Israel struck Iran’s South Pars gas field — the first known attack on Iranian natural gas facilities — in an operation a U.S. defense official says was coordinated with and approved by the U.S. (Trump) administration. The move materially raises regional geopolitical risk and creates upward pressure risk on gas and energy prices, with potential supply and risk-premia effects for global markets. Monitor near-term moves in gas and oil benchmarks, regional FX, sovereign risk spreads, and defense-sector equities.

Analysis

US alignment with an attack changes the deterrence-payoff matrix for Iran and for third parties that rely on Gulf transit.
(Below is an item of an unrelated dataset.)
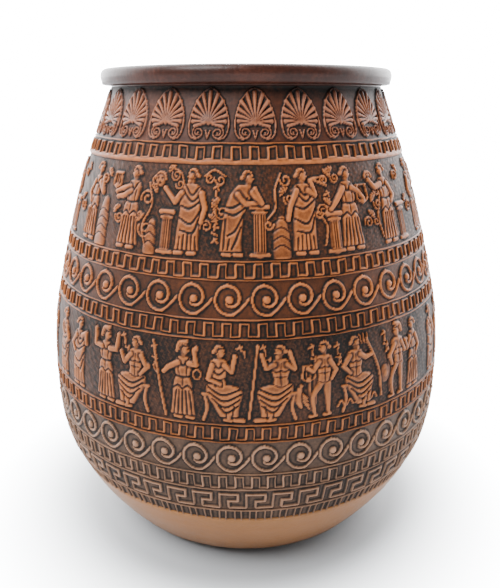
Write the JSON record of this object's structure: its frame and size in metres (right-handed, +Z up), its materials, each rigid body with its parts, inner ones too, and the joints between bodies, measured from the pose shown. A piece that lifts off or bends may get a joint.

Expect a near-term (0–3 month) jump in asymmetric harassment — mines, drone attacks, and insurance-driven slow-steaming — that raises effective shipping costs and blackout risk for energy infrastructure; model a 40–60% chance of at least one material disruption event to tanker routes or a non-Iranian facility within 90 days. Energy-market transmission will be uneven: benchmark crude can gap higher on risk premia, but the larger mechanical impact is on regional gas/LNG spreads and freight. A realistic scenario is a 10–25% spike in European spot gas premiums vs Henry Hub and a 30–80% upward move in spot LNG charter rates over 1–3 months as cargoes re-route and insurance surcharges take hold; downstream petrochemical feedstock tightness could push urea/methanol prices 15–30% in the same window. Policy and capex second-order effects run longer (6–24 months). Expect accelerated Western export controls on gas-field tech and increased political support for US onshore LNG capex and strategic storage — this structurally favors liquid, investible US LNG export players and equipment/services names while compressing the investible universe for projects requiring Western tech. Reversal triggers: rapid, verifiable de-escalation via backchannels or a decisive market-neutralizing release of spare crude/LNG stockpiles would pare risk premia within 30–90 days.